E' evidente la portata squilibrante di questo modello socio-economico nella sua espressione urbano-territoriale. E' legittimo allora nutrire qualche dubbio sulla vitalità di lungo periodo di un sistema con le descritte componenti interne destabilizzanti. Appare quindi giusto porsi altri interrogativi in merito alla stabilità del sistema, specialmente quello statunitense. E' noto che il modello USA è considerato (quasi) universalmente di successo, ma quali sono le condizioni basilari delle sue prestazioni? Guardiamo al meccanismo fondamentale per l'accumulazione, cioè gli investimenti. Ebbene, il vero e proprio boom negli anni '90, soprattutto nella seconda metà del decennio, è stato finanziato da una "bolla speculativa" (vedi le riflessioni iniziali) di dimensioni tali - per le risorse impiegate, l'entità dei flussi internazionali di capitali affluiti negli USA e la "generosità" della politica monetaria- da far dire ad un analista finanziario: siamo nel pieno di un'inondazione monetaria seconda solo al diluvio universale. E' sostenibile nel lungo periodo questo modello di accumulazione?

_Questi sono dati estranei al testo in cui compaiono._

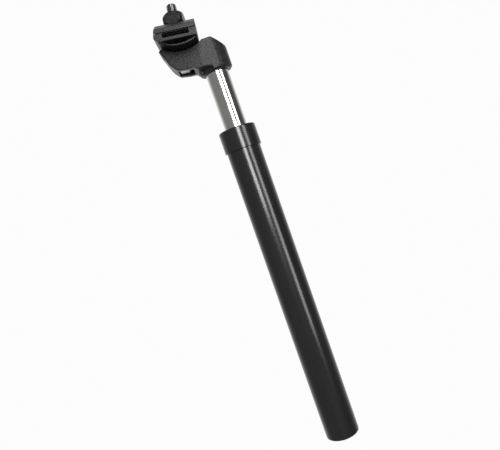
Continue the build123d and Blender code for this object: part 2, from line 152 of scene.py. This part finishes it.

Bisogna però interrogarsi anche su un'altra questione. Esso non si è basato solo sulla libertà quasi assoluta delle imprese di investire e orientare i flussi di risorse secondo i desiderata del momento. Studiosi americani di varia tendenza sono concordi nel riconoscere che proprio lo sviluppo di nuove traiettorie tecnico-scientifiche e produttive (per tutte si pensi a Internet) è dovuto fondamentalmente agli impulsi esercitati dalla spesa pubblica a fini militari. Ciò è avvenuto ed avviene sulla base di un deficit pubblico elevatissimo. Non è una novità, ma vi è un fenomeno nuovo: gran parte del deficit federale USA è finanziato dai "colossi" dell'estremo Oriente (Giappone, Cina), che hanno acquistato grandi volumi di titoli del Tesoro statunitense. Un analista finanziario ama ripetere: essi sono diventati il "salvadanaio degli USA e del mondo". Non sembra assurdo chiedersi: è solido un modello di accumulazione che si basa su uno squilibrio di quella natura, per di più alimentato da meccanismi propulsori dovuti ad altre economie?

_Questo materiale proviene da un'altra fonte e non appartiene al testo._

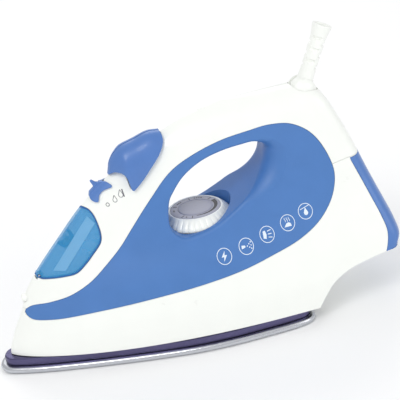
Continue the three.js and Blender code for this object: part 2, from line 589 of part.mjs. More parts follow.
add('spray_nozzle', rod(onNozzleAxis(-NOZZLE.proud), onNozzleAxis(NOZZLE.length), 0, NOZZLE.radius, 14)
  .subtract(rod(onNozzleAxis(-NOZZLE.proud - 2), onNozzleAxis(NOZZLE.length - 3), 0, 1, 8)), WHITE());

// ---- electrics in the rear -------------------------------------------------------

add('terminal_block', box(232, 250, -13, 13, 46, 58), DARK());
add('cord_clamp', box(222, 236, -8, 8, 128, 132), DARK());
for (const [name, y] of [['lead_left', -8], ['lead_right', 8]]) {
  add(name, tube(route([
    [231.6, y, 52], [215, y, 46], [195, y, 38], [178, y * 0.8, 31], [167.6, y * 0.7, 28],
  ]), 1.3, 6, 10), RUBBER());
}

// ---- cord turret and guard -------------------------------------------------------

const FOOT_RADIUS = 8.7;
const SLEEVE_RADIUS = 5.4;
const sphere = (radius, segments) => solid(new THREE.SphereGeometry(radius, segments, segments / 2));
const turretSlot = box(-22, 22, -SLEEVE_RADIUS - 0.5, SLEEVE_RADIUS + 0.5, 1, 20);
const turretDome = post(0, 0, -7, 2, TURRET_RADIUS, 16).add(sphere(TURRET_RADIUS, 16).intersect(box(-20, 20, -20, 20, 0, 20)))
  .subtract(sphere(FOOT_RADIUS + 0.4, 16))
  .subtract(turretSlot)
  .subtract(post(0, 0, -9, 1, 6, 16));
add('cord_turret', onGuardAxis(largest(turretDome)), WHITE());
const sleeve = lathe([
  [0, 0], [SLEEVE_RADIUS, 0], [SLEEVE_RADIUS, 12], [SLEEVE_RADIUS + 0.1, 36],
  [SLEEVE_RADIUS + 1.6, GUARD_LENGTH], [0, GUARD_LENGTH],
], 20);
add('cord_guard', onGuardAxis(sphere(FOOT_RADIUS, 16).add(sleeve)
  .subtract(post(0, 0, -10, GUARD_LENGTH + 4, CORD_BORE, 12))), WHITE());

export default iron;
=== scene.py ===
"""Looks of a steam iron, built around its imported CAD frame.

Shapes are worked out in millimetres: x back from the soleplate's nose, y to the iron's right and
z up from the ironing surface. `show` turns them into metres in the frame's own place.
"""

import json
import math

import bmesh
import bpy
import numpy as np
from mathutils import Matrix, Vector


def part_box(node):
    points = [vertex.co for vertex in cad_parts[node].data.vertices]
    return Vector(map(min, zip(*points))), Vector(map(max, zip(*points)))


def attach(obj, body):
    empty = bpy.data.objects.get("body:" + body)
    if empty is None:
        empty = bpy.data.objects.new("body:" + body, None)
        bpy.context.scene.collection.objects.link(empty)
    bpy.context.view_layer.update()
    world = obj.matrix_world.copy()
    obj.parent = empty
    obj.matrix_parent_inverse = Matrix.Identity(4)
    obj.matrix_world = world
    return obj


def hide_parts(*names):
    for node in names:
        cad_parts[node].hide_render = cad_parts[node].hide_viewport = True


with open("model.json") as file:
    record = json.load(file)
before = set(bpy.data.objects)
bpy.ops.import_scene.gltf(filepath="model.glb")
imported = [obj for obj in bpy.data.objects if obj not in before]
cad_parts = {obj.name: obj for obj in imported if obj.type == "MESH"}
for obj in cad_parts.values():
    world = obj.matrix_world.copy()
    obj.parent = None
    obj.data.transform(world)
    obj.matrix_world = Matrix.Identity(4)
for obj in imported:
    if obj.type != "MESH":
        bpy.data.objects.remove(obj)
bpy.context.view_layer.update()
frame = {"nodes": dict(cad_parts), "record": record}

MM = 0.001
NOSE_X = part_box("soleplate")[0].x


def mm_box(node):
    """Lowest and highest corner of a CAD node, in this script's millimetres."""
    return [np.array([(c.x - NOSE_X) / MM, c.y / MM, c.z / MM]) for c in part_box(node)]


# ---- driving dimensions ----------------------------------------------------------------

SOLE_LENGTH = 220
BASE_REAR = 221.4          # rear end of the form at its base
SOLE_THICKNESS = 4.4
SKIRT_BOTTOM = 10.5
FORM_BASE = 2.5            # the outer form goes below the skirt's foot, to here
HANDLE_TOP = 158.4
GRIP_MIDDLE = 137          # above this height the grip's top is an ellipse
WALL = 2.3
SHUT_GAP = 0.13            # half of the gap between two housings
NOSE_TAPER_LENGTH = 195    # how far back the plan goes on widening, at the base
NOSE_TAPER_SHRINK = 0.93   # and how much less of that per mm of height
NOSE_TAPER_POWER = 0.7
REAR_ROUNDING = 11
HEEL_FOOT = (289, 40.6)    # where the rear edge meets the underside
BODY_CENTRE = (150, 40)    # the side view is star-shaped about this point
REACH = 70                 # half-length of a cutter that goes right across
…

Veniamo allora ad un ultimo (per il momento) quesito. I tassi di sviluppo, ma soprattutto la rilevanza e l'entità dei cambiamenti in atto in Asia, sono probabilmente destinati a cambiare profondamente il paesaggio delle leadership tecnico-economiche a livello mondiale. Economie che producono circa 50-70000 ingegneri l'anno (Cina, India, Giappone, Corea) costituiscono un blocco continentale destinato a spostare il centro dell'accumulazione mondiale. Si pensi al fatto che il Ministro dell'Industria sud-coreano stima al 2006 la parità tecnologica cino-coreana nel possessori di conoscenze per la produzione di schermi di computer (tecnologia ritenuta "critica" per una enorme serie di ricadute). Lo sviluppo e il consolidamento di economie, che costituiscono di per se stesse veri e propri "continenti", delineano un universo alternativo, destinato necessariamente ad offuscare la leadership economica e in prospettiva politica degli USA. Questi ultimi, secondo l'Istituto di Studi Strategici di Washington, iniziano ad ipotizzare per il 2017 la "competizione strategica" cino-americana.

A meno che il potenziale di instabilità che si sta accumulando nelle economie occidentali non acceleri l'evoluzione (o l'involuzione?).